A perfect storm has formed around the failure of philanthropic capital to address the needs of social entrepreneurs, the ease with which personal debt can be accessed, and the stubborn enthusiasm that social innovators often bring to their projects.
The damage this storm can cause is tremendous. The cost is nothing short of social entrepreneurship losing its brightest and most passionate to more stable if less socially-minded careers.
We would all be well-served to think of cash-strapped social entrepreneurs as too small to fail. Despite their small size today, many carry the blueprint for a program that could significantly advance a social issue or improve society in 5, 10, or 20 years. The field of social entrepreneurship shouldn’t be putting social innovators in situations where they need to choose between selling equity in themselves, paying the credit card companies’ exuberant fees, or leaving the work they love.
How do we build debt relief into the social entrepreneurship eco-system to ensure the growth and development of world-changing innovations, and the innovators behind them?
Here are some related questions to kick-off the discussion:
· Are social entrepreneurs assuming too much personal debt? What’s your experience?
· Who’s to blame for mounting personal debt, the field or the social entrepreneur?
· Is funding for social innovation in fact broken?

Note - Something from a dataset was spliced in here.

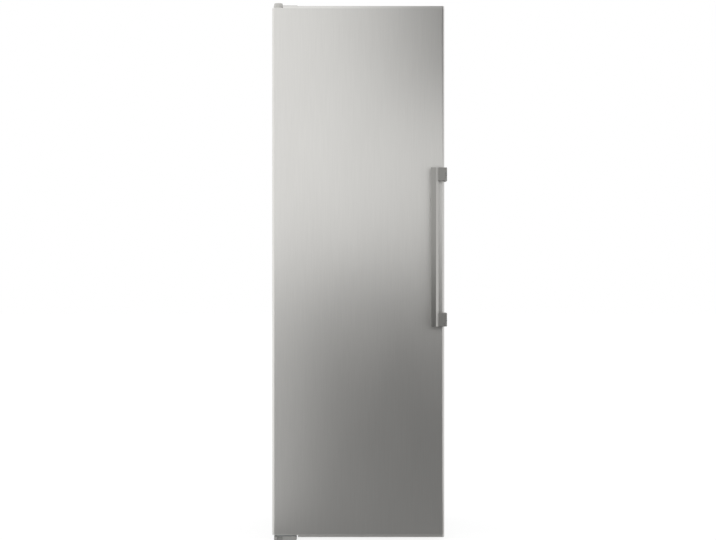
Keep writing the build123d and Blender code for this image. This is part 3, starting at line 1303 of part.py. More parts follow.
def compressor():
    """The sealed pump: a rounded shell with its welded seam, foot plate, pipe stubs and relay pad."""
    shell = shell_block(0, SHELL_BOTTOM, SHELL_TOP)
    shell = fillet(shell.edges().group_by(Axis.Z)[-1], COMPRESSOR_ROUND)
    seam = SHELL_BOTTOM + COMPRESSOR_HEIGHT / 2
    shell += shell_block(SEAM_WIDTH, seam - SEAM_HEIGHT / 2, seam + SEAM_HEIGHT / 2)
    x, y = MOUNT_X + FOOT_PLATE_MARGIN, MOUNT_Y + FOOT_PLATE_MARGIN
    plate = span(
        COMPRESSOR_X - x, COMPRESSOR_X + x, BAY_MIDDLE - y, BAY_MIDDLE + y, GROMMET_TOP, SHELL_BOTTOM
    )
    shell += fillet(plate.edges().filter_by(Axis.Z), FOOT_PLATE_CORNER)
    for mx, my in mount_places():
        shell -= rod_z(mx, my, GROMMET_NECK_RADIUS + PIPE_GAP, GROMMET_TOP, SHELL_BOTTOM)
    shell += rod_x(EVAPORATOR_TUBE_Y, SHELL_BOTTOM + SUCTION_RISE, STUB_RADIUS, COMPRESSOR_X, stub_x(1))
    shell += rod_x(
        BAY_MIDDLE + DISCHARGE_OFFSET, SHELL_BOTTOM + DISCHARGE_RISE, STUB_RADIUS, stub_x(-1), COMPRESSOR_X
    )
    pad = relay_pad()
    return shell + span(pad[0], COMPRESSOR_X, *pad[1:])


def relay_pad():
    """Left face, y range and z range of the pad that the terminal cover sits on."""
    x = COMPRESSOR_X - COMPRESSOR_WIDTH / 2 - RELAY_PAD_LENGTH
    y1 = BAY_MIDDLE - STUB_RADIUS
    z0 = SHELL_BOTTOM + RELAY_PAD_RISE
    return x, y1 - RELAY_PAD_WIDTH, y1, z0, z0 + RELAY_PAD_HEIGHT


def terminal_cover():
    """The plastic box over the compressor's relay, with the gland where the supply comes in."""
    x, y0, y1, z0, z1 = relay_pad()
    left, right = x - TERMINAL_DEPTH, x + TERMINAL_SEAT
    gap = PIPE_GAP
    wall = gap + TERMINAL_WALL
    box = span(left, right, y0 - wall, y1 + wall, z0 - wall, z1 + wall)
    box = fillet(box.edges().group_by(Axis.X)[0], TERMINAL_EDGE)
    box -= span(left + TERMINAL_WALL, right, y0 - gap, y1 + gap, z0 - gap, z1 + gap)
    gland_x, gland_z = x - TERMINAL_DEPTH / 2, z0 + GLAND_RISE
    gland_y0, gland_y1 = y1 + gap, y1 + wall + GLAND_LENGTH
    box += rod_y(gland_x, gland_z, GLAND_RADIUS, gland_y0, gland_y1)
    return box - rod_y(gland_x, gland_z, GLAND_BORE, gland_y0, gland_y1)


def evaporation_tray():
    """The open tray on the warm compressor where the defrost water dries off."""
    x, y = WATER_TRAY_WIDTH / 2, WATER_TRAY_DEPTH / 2
    top = SHELL_TOP + WATER_TRAY_HEIGHT
    w = WATER_TRAY_WALL
    outer = span(COMPRESSOR_X - x, COMPRESSOR_X + x, BAY_MIDDLE - y, BAY_MIDDLE + y, SHELL_TOP, top)
    outer = fillet(outer.edges().filter_by(Axis.Z), WATER_TRAY_CORNER)
    inner = span(
        COMPRESSOR_X - x + w, COMPRESSOR_X + x - w, BAY_MIDDLE - y + w, BAY_MIDDLE + y - w,
        SHELL_TOP + w, top,
    )
    return outer - fillet(inner.edges().filter_by(Axis.Z), WATER_TRAY_CORNER - w)


def drain_hose():
    """The short hose from the food space's drain down into the evaporation tray."""
    z0 = SHELL_TOP + WATER_TRAY_HEIGHT - HOSE_DIP
    z1 = STEP_Z - LINER
    return rod_z(HOSE_X, HOSE_Y, HOSE_RADIUS, z0, z1) - rod_z(HOSE_X, HOSE_Y, HOSE_BORE, z0, z1)


def suction_pipe():
    """From the evaporator straight down through the foam to the compressor's right."""
    y, z = EVAPORATOR_TUBE_Y, SHELL_BOTTOM + SUCTION_RISE
    points = [(SUCTION_X, y, EVAPORATOR_BOTTOM), (SUCTION_X, y, z), (stub_x(1), y, z)]
    return tube(points, PIPE_BEND, SUCTION_RADIUS)


def discharge_pipe():
    """From the compressor's left out to the foot of the condenser's riser."""
    y, z = BAY_MIDDLE + DISCHARGE_OFFSET, SHELL_BOTTOM + DISCHARGE_RISE
    points = [(stub_x(-1), y, z), (-RISER_X, y, z), (-RISER_X, CONDENSER_Y, z)]
    return tube(points + [(-RISER_X, CONDENSER_Y, RISER_START)], PIPE_BEND, DISCHARGE_RADIUS)


def drier_place():
    """Middle and top of the upright filter drier."""
    return CONDENSER_X, CABINET_DEPTH - 2 * DRIER_RADIUS, DOWN_END - DRIER_DROP


def liquid_pipe():
    """From the condenser's lower end to the top of the filter drier."""
    x, y, z = drier_place()
    turn = DOWN_END - DRIER_DROP / 2
    points = [(x, CONDENSER_Y, DOWN_END), (x, CONDENSER_Y, turn), (x, y, turn), (x, y, z)]
    return tube(points, PIPE_BEND, DISCHARGE_RADIUS)


def filter_drier():
    """The copper drier, with a cone at each end."""
    x, y, top = drier_place()
    body_top = top - DRIER_NECK
    body_bottom = body_top - DRIER_LENGTH
    body = rod_z(x, y, DRIER_RADIUS, body_bottom, body_top)
    cone = Cone(DRIER_RADIUS, DISCHARGE_RADIUS, DRIER_NECK)
    body += Pos(x, y, body_top + DRIER_NECK / 2) * cone
    return body + Pos(x, y, body_bottom - DRIER_NECK / 2) * Rot(180, 0, 0) * cone


def capillary():
    """The thin pipe from the drier up beside the suction pipe to the evaporator."""
    x, y, top = drier_place()
    low = top - 2 * DRIER_NECK - DRIER_LENGTH
    turn = low - 2 * PIPE_BEND
    up_x, up_y = SUCTION_X + CAPILLARY_OFFSET, EVAPORATOR_TUBE_Y
    points = [(x, y, low), (x, y, turn), (up_x, up_y, turn), (up_x, up_y, EVAPORATOR_BOTTOM)]
    return tube(points, PIPE_BEND, CAPILLARY_RADIUS)


def copper_pipework():
    return [suction_pipe(), discharge_pipe(), liquid_pipe(), filter_drier(), capillary()]


# Condenser


def run_level(number):
    """Height of a run of the condenser, counted from the top."""
    return CONDENSER_TOP - number * CONDENSER_PITCH


def condenser_tube():
    """The runs that wind down the back, with the riser and the lower end brazed to them."""
    y = CONDENSER_Y
    braze = run_level(RUN_COUNT) - CONDENSER_BEND - BRAZE_DROP
    points = [(-RISER_X, y, braze)]
    for number in range(RUN_COUNT + 1):
        z = run_level(number)
        side = 1 if number % 2 == 0 else -1
        start = -RISER_X if number == 0 else -side * CONDENSER_X
        points += [(start, y, z), (side * CONDENSER_X, y, z)]
    points.append((CONDENSER_X, y, braze))
    riser = rod_z(-RISER_X, y, DISCHARGE_RADIUS, RISER_START, braze)
    lower_end = rod_z(CONDENSER_X, y, DISCHARGE_RADIUS, DOWN_END, braze)
    return [tube(points, CONDENSER_BEND, DISCHARGE_RADIUS), riser, lower_end]


def condenser_wires():
    """Upright wires behind the runs that spread their heat."""
    y = CONDENSER_Y + DISCHARGE_RADIUS + WIRE_RADIUS + WIRE_GAP
    low, high = run_level(RUN_COUNT) - WIRE_OVERRUN, run_level(0) + WIRE_OVERRUN
    reach = CLIP_X - CLIP_WIDTH / 2 - WIRE_SIDE_GAP
    count = int(2 * reach / WIRE_PITCH) + 1
    left = -(count - 1) * WIRE_PITCH / 2
    return [rod_z(left + number * WIRE_PITCH, y, WIRE_RADIUS, low, high) for number in range(count)]


def condenser_clip(side, level, spacer):
    """A clip on the rear panel that holds a run, the upper ones with a knob against the wall."""
    half = CLIP_WIDTH / 2
    x = side * CLIP_X
    rear = CONDENSER_Y + CLIP_COVER
    clip = span(x - half, x + half, CABINET_DEPTH, rear, level - CLIP_HEIGHT / 2, level + CLIP_HEIGHT / 2)
    if spacer:
        clip += rod_y(x, level, SPACER_RADIUS, rear, CABINET_DEPTH + WALL_GAP)
    return clip - rod_x(CONDENSER_Y, level, DISCHARGE_RADIUS + PIN_GAP, x - half, x + half)


def condenser_clips():
    upper, lower = run_level(1), run_level(RUN_COUNT - 1)
    return [condenser_clip(side, upper, True) for side in (-1, 1)] + [
        condenser_clip(side, lower, False) for side in (-1, 1)
    ]


NODES = {
    "left_side_panel": lambda: side_panel(-1),
    "right_side_panel": lambda: side_panel(1),
    "top_panel": top_panel,
    "rear_panel": rear_panel,
    "compressor_bay_panel": bay_panel,
    "base_panel": base_panel,
    "front_crossbars": front_crossbars,
    "inner_liner": inner_liner,
    "hinge_reinforcement": reinforcement,
    "cabinet_foam": cabinet_foam,
    "shelf_glasses": shelf_glasses,
    "shelf_trims": shelf_trims,
    "pull_out_shelf_glass": pull_out_glass,
    "pull_out_shelf_trims": pull_out_trims,
    "humidity_slider": humidity_slider,
    "lower_crisper": lower_crisper,
    "upper_drawer": upper_drawer,
    "air_duct_cover": air_duct_cover,
    "fan_motor": fan_motor,
    "fan_impeller": fan_impeller,
    "evaporator": evaporator,
    "control_panel": control_panel,
    "lamp_cover": lamp_cover,
    "temperature_button": lambda: panel_button(-1),
    "fast_cool_button": lambda: panel_button(1),
    "door_skin": door_skin,
    "door_top_cap": door_top_cap,
    "door_bottom_cap": door_bottom_cap,
    "door_liner": door_liner,
    "door_foam": door_foam,
    "door_gasket": door_gasket,
    "magnet_strips": magnet_strips,
    "hinge_bushes": hinge_bushes,
    "handle_bar": handle_bar,
    "handle_brackets": handle_brackets,
    "handle_screws": handle_screws,
    "door_rack_upper": lambda: rack(RACK_FLOORS[0], RACK_HEIGHT, RACK_REACH),
    "door_rack_middle": lambda: rack(RACK_FLOORS[1], RACK_HEIGHT, RACK_REACH),
    "door_rack_lower": lambda: rack(RACK_FLOORS[2], RACK_HEIGHT, RACK_REACH),
    "bottle_rack": bottle_rack,
    "top_hinge_bracket": top_hinge_bracket,
    "top_hinge_cover": top_hinge_cover,
    "bottom_hinge_bracket": bottom_hinge_bracket,
    "bottom_hinge_cover": bottom_hinge_cover,
    "hinge_screws": hinge_screws,
    "compressor_tray": compressor_tray,
    "roller_axles": roller_axles,
    "left_rear_roller": lambda: rear_roller(-1),
    "right_rear_roller": lambda: rear_roller(1),
    "left_front_foot": lambda: front_foot(-1),
    "right_front_foot": lambda: front_foot(1),
    "compressor": compressor,
    "compressor_grommets": compressor_grommets,
    "terminal_cover": terminal_cover,
    "evaporation_tray": evaporation_tray,
    "drain_hose": drain_hose,
    "copper_pipework": copper_pipework,
    "condenser_tube": condenser_tube,
    "condenser_wires": condenser_wires,
    "condenser_clips": condenser_clips,
}

os.makedirs("parts", exist_ok=True)
for name, make in NODES.items():
    made = make()
    solids = made if isinstance(made, list) else made.solids()
    export_step(Compound([ROW_SHIFT * solid for solid in solids]), "parts/" + name + ".step")
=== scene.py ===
import json
from math import atan2, pi, radians

import bmesh
import bpy
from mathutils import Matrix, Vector

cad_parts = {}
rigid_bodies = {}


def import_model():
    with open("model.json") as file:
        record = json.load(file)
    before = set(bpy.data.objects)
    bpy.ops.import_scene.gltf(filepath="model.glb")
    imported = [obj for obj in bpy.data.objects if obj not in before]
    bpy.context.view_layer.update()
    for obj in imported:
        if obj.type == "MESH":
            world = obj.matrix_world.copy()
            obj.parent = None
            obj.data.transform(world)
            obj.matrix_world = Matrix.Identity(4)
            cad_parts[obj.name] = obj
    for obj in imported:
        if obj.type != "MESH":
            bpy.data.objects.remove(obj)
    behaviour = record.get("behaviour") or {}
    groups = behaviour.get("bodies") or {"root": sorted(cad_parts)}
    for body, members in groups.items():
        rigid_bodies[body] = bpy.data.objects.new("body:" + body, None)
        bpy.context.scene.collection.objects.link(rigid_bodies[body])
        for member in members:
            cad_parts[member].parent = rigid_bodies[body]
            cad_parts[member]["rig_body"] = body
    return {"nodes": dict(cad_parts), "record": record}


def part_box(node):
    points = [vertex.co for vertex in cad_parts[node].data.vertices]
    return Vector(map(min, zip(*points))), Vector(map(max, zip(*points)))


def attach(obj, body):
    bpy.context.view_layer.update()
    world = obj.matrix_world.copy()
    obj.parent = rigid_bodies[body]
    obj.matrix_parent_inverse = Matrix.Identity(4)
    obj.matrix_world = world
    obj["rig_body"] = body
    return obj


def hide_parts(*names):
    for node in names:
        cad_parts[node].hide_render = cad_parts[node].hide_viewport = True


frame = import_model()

NODES = frame["nodes"]
SLOTS = {entry["node"]: entry["material_slot"] for entry in frame["record"]["subparts"]}
MM = 0.001
MERGED = 0.001 * MM  # corners of a solid's triangles that are nearer than this are one corner
SAME_PLACE = 0.01 * MM  # places that are nearer than this are the same place
EASED_ANGLE = radians(40)  # edges that are sharper than this are rounded
FLAT_ANGLE = radians(0.2)  # triangles that lie flatter than this are one face
WALL_FACING = 0.9  # share of a face's normal along an axis from which on it faces that way
NOISE_SPAN = (0.3, 0.7)  # where nearly all of a noise lies
STEEL_ROUGHNESS = 0.401  # as far as the belt's scratches spread a reflection
STEEL_BRUSHED = 0.25  # and how much further they spread it across than along

bl_info = {
    "name": "Single-door refrigerator",
    "version": (1, 0, 0),
    "blender": (4, 5, 0),
    "location": "3D View > Sidebar > Refrigerator",
    "description": "Dresses the refrigerator's solids with finished pieces, materials and a studio",
    "category": "Object",
}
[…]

And if so, how do we fix it?
Join Peter Deitz, founder of Social Actions, in the conversation.


Looking forward to a lively discussion
I'm looking forward to a lively discussion on the subject of debt relief for social entrepreneurs. Personal debt is not a topic we often discuss openly. But I think it's important to do so. There are a lot of funders/investors out there who probably don't know the extent to which cash-strapped social entrepreneurs are putting themselves on the line.
Here's an opportunity to draw attention to the issue, highlighting both the vulnerability that personal debt creates as well as the opportunity to build better systems to help social entrepreneurs get out of debt and avoid it in the future.

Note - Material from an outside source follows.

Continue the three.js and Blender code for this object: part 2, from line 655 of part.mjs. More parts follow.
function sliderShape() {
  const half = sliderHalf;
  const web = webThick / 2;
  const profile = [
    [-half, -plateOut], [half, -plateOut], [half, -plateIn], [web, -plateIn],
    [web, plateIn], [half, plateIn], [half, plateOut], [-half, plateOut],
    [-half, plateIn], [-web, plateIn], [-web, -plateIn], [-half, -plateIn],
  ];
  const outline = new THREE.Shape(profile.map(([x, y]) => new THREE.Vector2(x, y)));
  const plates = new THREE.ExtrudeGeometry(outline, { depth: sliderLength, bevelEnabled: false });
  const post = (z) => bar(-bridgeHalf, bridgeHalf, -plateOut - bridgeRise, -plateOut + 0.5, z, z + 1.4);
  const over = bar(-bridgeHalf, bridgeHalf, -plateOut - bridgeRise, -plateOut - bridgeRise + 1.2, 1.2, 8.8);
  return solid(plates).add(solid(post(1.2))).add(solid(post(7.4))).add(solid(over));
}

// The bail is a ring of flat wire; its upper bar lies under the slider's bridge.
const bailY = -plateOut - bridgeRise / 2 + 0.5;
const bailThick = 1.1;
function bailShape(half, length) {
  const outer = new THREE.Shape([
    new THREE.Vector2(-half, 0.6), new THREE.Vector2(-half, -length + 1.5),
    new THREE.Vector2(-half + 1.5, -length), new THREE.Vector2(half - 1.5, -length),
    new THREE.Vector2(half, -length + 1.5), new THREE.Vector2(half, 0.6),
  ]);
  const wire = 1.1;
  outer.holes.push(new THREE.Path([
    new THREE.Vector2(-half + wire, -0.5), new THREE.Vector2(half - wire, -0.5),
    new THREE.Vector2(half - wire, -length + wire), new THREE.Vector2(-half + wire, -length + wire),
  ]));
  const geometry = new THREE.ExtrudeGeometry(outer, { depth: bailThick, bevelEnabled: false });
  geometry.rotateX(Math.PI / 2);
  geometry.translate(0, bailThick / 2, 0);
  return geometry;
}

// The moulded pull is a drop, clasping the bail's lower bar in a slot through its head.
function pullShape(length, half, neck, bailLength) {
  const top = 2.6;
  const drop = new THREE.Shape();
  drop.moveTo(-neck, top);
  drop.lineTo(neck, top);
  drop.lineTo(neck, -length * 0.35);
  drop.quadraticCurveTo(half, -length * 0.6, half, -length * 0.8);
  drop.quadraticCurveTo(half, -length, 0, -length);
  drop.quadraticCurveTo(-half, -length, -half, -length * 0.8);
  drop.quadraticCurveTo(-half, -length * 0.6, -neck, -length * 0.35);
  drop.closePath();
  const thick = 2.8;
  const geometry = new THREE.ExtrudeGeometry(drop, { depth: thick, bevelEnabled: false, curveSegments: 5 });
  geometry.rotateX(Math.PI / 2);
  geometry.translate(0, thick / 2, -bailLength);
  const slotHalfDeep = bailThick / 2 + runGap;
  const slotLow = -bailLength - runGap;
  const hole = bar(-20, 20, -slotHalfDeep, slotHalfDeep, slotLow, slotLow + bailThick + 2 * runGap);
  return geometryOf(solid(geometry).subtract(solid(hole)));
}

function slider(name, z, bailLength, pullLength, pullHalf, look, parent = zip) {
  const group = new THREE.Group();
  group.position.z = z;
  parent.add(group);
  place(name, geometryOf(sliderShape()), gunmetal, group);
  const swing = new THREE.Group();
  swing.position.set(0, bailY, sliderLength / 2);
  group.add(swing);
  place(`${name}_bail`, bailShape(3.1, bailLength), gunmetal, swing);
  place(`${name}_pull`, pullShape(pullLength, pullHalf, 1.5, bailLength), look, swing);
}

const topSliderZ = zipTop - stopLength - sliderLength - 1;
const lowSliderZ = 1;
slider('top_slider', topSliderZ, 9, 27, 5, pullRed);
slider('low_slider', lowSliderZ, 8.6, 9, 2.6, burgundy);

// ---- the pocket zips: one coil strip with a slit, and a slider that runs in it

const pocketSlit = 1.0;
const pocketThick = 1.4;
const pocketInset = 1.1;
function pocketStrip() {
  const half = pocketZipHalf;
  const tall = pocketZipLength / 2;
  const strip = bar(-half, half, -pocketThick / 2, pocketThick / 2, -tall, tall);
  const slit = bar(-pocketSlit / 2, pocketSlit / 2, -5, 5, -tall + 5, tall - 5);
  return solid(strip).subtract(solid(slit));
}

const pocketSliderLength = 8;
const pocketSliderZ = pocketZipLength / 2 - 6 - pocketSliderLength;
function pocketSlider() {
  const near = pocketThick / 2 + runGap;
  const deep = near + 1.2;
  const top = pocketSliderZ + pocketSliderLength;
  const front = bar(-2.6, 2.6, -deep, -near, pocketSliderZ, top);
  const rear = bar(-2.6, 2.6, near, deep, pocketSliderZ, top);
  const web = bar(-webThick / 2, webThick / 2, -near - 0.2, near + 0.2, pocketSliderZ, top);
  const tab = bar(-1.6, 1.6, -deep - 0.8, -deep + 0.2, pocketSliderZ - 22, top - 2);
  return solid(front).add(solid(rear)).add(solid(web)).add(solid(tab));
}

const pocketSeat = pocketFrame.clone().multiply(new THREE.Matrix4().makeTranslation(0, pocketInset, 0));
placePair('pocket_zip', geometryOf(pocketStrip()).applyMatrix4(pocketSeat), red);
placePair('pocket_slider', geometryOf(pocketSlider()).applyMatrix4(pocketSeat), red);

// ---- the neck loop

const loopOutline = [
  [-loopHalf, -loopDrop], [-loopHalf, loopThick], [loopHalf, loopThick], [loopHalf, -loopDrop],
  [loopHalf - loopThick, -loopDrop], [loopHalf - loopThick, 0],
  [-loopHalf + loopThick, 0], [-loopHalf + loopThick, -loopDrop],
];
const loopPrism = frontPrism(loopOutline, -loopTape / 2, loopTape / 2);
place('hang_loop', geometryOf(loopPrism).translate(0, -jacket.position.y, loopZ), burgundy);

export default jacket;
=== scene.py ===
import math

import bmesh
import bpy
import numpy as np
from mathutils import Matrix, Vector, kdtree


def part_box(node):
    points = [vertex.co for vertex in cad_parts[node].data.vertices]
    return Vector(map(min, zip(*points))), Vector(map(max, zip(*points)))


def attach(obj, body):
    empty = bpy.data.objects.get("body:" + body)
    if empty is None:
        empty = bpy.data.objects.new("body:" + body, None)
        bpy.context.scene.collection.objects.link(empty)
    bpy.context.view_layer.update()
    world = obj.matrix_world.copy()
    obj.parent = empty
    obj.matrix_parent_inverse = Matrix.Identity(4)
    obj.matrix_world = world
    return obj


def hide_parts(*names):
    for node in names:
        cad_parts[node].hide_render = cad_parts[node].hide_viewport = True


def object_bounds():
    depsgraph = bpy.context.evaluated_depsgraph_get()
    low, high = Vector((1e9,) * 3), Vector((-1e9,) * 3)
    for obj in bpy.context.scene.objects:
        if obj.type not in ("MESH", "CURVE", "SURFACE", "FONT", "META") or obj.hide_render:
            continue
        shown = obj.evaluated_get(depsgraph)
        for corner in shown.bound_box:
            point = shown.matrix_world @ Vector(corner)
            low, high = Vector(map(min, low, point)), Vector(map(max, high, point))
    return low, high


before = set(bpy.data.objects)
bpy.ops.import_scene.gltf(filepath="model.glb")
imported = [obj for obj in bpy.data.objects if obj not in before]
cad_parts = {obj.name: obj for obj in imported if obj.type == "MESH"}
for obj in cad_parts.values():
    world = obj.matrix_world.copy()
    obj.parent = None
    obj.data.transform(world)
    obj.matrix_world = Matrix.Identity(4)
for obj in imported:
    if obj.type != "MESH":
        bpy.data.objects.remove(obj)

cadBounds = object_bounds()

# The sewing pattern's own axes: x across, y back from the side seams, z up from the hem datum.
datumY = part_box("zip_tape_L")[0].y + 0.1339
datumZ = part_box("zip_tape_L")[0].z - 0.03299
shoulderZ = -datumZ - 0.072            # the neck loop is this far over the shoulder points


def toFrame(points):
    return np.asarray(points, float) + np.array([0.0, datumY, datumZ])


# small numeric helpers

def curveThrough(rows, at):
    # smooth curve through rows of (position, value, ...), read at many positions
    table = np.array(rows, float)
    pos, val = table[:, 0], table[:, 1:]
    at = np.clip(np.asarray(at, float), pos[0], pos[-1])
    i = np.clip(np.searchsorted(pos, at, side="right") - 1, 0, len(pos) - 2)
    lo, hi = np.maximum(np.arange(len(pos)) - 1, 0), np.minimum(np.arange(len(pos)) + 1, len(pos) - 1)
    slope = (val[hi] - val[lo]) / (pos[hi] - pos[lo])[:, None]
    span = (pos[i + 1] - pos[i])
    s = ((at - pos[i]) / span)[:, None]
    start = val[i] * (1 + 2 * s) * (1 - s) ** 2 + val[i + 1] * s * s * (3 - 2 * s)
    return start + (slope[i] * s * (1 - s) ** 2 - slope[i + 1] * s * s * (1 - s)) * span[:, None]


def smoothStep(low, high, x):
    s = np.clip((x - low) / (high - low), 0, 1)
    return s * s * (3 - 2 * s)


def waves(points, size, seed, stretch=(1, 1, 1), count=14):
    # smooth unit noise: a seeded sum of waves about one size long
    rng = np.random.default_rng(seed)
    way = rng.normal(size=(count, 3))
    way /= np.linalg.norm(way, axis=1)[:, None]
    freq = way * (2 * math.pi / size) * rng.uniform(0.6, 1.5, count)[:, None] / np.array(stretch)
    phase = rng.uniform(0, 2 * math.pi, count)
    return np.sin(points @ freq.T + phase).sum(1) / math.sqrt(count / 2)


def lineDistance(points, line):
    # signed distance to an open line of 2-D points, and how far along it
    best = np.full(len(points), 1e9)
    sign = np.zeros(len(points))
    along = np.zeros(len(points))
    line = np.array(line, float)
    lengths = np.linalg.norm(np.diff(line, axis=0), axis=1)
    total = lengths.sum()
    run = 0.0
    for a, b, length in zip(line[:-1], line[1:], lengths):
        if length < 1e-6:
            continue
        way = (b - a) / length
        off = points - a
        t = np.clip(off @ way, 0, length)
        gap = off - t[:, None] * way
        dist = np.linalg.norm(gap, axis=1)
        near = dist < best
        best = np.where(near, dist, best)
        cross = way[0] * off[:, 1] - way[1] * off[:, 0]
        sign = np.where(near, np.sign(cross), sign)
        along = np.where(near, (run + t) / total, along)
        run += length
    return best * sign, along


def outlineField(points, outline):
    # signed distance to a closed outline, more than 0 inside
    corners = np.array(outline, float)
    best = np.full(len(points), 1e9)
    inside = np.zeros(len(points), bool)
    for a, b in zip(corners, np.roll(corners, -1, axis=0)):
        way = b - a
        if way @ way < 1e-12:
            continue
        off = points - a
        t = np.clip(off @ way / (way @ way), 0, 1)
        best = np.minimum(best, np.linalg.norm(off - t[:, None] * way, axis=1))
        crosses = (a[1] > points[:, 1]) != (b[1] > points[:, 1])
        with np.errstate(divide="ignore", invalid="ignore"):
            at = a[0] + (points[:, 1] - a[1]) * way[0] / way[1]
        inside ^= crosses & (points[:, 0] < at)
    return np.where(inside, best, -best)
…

I invite you to be as open and candid as possible in drawing attention to this issue. If you have a story to share, don't hesitate to share it. We'll all benefit from casting light on the issue. Of course, if you would rather discuss the subject in the abstract, please feel comfortable to do so.
As I'm sure will surface in the course of the discussion, I have had my own bout with the debt monster recently. Fortunately, I am fully recovered and won't be heading back there anytime soon. But during those extraordinary dark days of mounting debt, I found myself questioning my motivation for pursing the work I love and the value I had placed on committing myself to social innovation in the first place.
Personal debt is one of the most unjust aspects of what I believe to be a broken system of funding for social innovation. What do you think?